Im wunderschönen Kadriorg-Park öffneten eine Tag lang die dort beheimateten Museen ihre Türen, um estische Musiker dort auftreten zu lassen. Ganz stark das Joel Remmel Trio. Der junge Pianist Joel Remmel, Anfang 20 und diesjähriger Preisträger des Young Jazz Talent Award, was ihm eine Aufnahmesession im estonischen Radio und einen Auftritt beim nächsten „Jazzkaar“ einbringt, pflegt in seinem Trio mit seinem noch jüngeren Bruder Heikko-Joseph am Kontrabass und der ebenfalls ganz jungen Schlagzeugerin Aleksandra Anstal einen ausdrucksstarken, lyrischen Jazz.
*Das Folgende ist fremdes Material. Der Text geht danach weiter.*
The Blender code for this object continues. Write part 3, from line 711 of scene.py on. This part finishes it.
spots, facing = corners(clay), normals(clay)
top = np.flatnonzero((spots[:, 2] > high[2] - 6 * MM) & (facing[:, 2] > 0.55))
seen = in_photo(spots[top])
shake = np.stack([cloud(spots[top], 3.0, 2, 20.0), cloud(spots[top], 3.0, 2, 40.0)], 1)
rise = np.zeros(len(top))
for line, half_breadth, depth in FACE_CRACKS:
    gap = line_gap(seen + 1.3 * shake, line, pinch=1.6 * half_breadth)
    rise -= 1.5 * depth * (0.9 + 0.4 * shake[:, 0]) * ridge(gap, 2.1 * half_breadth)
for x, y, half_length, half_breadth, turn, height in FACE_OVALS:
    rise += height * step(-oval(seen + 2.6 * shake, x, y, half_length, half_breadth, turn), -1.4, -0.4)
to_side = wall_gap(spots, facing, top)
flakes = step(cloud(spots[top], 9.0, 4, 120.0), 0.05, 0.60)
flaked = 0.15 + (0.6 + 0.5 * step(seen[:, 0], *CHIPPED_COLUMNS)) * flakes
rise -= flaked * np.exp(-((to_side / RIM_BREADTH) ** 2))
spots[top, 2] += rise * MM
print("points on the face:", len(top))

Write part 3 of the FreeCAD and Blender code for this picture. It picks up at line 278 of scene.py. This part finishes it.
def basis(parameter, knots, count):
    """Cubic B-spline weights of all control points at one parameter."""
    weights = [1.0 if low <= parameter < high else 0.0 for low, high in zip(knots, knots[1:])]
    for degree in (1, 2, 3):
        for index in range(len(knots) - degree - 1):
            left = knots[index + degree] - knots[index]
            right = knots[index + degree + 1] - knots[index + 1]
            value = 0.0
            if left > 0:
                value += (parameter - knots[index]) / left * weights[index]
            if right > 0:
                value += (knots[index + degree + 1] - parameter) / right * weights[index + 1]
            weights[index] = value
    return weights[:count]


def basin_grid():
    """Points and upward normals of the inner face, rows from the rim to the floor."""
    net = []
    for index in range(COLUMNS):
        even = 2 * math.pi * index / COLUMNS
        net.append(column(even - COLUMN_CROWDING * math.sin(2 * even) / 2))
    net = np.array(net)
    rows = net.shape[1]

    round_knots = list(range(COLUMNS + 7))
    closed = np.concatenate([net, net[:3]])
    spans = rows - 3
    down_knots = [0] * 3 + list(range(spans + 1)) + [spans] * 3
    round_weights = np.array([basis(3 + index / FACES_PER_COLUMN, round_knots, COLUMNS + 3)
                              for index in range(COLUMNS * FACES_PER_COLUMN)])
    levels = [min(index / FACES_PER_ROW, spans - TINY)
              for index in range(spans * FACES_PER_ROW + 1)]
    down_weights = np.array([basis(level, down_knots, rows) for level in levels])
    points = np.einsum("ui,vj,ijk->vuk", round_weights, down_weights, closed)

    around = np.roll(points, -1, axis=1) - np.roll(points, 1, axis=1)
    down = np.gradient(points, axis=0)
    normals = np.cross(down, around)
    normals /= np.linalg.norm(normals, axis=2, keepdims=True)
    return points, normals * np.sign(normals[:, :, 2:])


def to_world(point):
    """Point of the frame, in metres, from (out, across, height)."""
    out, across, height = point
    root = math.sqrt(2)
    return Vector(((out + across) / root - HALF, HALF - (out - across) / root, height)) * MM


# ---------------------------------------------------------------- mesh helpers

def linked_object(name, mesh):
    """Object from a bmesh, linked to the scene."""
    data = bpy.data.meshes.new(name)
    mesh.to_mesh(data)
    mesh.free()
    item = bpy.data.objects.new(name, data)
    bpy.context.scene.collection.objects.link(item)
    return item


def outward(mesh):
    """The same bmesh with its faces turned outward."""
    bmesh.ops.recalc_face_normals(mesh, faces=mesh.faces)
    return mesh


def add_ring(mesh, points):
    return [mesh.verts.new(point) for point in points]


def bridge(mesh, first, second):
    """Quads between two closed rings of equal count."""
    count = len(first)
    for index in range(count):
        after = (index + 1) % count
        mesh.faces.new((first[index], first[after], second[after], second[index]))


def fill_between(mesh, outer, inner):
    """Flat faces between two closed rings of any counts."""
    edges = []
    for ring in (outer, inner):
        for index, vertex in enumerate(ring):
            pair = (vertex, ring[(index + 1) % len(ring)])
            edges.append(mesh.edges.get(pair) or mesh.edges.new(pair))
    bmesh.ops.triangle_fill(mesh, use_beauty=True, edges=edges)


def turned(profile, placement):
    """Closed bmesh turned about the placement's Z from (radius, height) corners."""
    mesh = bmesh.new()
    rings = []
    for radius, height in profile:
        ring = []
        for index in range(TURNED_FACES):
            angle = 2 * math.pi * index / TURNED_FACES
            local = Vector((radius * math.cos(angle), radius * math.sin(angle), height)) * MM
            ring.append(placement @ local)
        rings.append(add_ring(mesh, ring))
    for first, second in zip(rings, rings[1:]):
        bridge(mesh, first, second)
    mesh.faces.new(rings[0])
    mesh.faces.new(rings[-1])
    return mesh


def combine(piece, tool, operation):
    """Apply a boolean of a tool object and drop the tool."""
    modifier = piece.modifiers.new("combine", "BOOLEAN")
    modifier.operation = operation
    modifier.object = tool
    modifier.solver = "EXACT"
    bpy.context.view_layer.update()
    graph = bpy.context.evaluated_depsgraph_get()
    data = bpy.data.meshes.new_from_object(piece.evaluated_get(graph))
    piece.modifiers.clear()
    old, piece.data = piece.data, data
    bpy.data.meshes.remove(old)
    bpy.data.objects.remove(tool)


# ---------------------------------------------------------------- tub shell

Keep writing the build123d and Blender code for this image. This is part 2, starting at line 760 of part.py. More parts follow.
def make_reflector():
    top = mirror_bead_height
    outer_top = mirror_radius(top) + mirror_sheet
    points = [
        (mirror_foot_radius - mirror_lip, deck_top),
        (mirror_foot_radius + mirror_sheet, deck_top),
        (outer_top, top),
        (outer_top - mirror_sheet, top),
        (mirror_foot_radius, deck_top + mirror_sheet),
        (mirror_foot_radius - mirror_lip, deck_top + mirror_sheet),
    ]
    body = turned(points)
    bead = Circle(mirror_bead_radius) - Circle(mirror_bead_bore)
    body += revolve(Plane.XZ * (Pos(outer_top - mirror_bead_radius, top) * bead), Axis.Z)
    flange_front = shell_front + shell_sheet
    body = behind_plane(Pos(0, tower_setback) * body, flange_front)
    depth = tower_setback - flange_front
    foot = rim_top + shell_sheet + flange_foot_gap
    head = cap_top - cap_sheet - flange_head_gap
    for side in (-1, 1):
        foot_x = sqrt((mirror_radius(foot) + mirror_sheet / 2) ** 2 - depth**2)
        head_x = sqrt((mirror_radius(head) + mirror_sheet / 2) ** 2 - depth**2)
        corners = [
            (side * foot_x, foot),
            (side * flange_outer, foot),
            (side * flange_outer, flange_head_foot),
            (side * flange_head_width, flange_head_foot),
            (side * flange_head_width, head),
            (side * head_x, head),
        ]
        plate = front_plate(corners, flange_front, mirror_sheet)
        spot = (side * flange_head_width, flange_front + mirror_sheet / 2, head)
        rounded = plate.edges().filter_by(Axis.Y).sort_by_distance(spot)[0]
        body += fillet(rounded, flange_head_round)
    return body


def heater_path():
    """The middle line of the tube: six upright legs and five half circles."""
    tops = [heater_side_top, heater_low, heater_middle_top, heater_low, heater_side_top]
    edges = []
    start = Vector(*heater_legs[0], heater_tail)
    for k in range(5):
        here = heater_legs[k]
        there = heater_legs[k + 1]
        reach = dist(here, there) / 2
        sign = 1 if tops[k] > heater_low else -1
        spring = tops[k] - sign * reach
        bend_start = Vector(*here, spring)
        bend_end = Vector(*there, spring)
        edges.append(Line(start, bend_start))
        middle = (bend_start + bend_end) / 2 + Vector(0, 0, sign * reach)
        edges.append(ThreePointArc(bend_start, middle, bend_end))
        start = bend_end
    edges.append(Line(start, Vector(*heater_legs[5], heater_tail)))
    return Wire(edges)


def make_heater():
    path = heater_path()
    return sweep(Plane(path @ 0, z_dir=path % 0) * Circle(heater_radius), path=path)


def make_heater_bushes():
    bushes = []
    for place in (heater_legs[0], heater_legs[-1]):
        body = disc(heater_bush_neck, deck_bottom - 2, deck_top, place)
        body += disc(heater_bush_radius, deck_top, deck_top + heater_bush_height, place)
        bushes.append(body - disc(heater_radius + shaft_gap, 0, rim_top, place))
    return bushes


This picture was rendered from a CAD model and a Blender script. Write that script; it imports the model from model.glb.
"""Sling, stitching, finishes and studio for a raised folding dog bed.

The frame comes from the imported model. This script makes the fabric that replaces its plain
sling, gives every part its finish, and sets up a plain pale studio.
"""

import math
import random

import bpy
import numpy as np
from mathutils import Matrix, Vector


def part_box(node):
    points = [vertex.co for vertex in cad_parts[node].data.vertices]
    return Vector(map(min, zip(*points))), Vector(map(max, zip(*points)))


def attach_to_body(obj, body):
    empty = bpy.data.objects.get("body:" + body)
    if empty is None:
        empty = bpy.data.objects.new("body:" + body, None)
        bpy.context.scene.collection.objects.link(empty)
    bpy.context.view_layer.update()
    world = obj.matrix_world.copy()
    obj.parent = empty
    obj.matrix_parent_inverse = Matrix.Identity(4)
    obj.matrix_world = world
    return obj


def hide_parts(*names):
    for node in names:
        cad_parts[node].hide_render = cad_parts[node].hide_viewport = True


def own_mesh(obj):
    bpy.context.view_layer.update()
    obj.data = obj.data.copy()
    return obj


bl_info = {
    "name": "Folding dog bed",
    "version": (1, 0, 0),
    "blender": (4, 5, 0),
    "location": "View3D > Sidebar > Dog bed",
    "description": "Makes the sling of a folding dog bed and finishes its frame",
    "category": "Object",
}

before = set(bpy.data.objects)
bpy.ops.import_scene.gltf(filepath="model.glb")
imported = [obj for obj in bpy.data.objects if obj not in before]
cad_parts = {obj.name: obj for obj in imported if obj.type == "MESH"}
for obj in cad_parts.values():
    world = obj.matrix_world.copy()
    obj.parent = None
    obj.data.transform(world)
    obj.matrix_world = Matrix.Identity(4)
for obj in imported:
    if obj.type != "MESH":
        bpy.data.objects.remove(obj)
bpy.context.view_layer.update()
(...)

Die junge estische Jazzsene hat was zu bieten. Kadri Voorand, Young Jazz Talent Award-Gewinnerin 2008, sollte man sich auf jeden Fall mal anhören! Live erleben konnte sie der JT-Abgesandte dieses Mal in Tallinn nicht, aber die Sängerin drückte ihm ihre eigene CD „Tunde Kaja / Echo Of A Feeling“ in die Hand. Starke Stimme, starke Songs! Und auch der Gitarrist Jaak Sooäär, der neben seinem eigenen Trio auch mit dem deutschen Saxofonisten Daniel Erdmann zusammenspielt, hat Hörenswertes zu offerieren. Tallinn ist also eine Reise wert – in diesem Kulturhauptstadtjahr ganz besonders!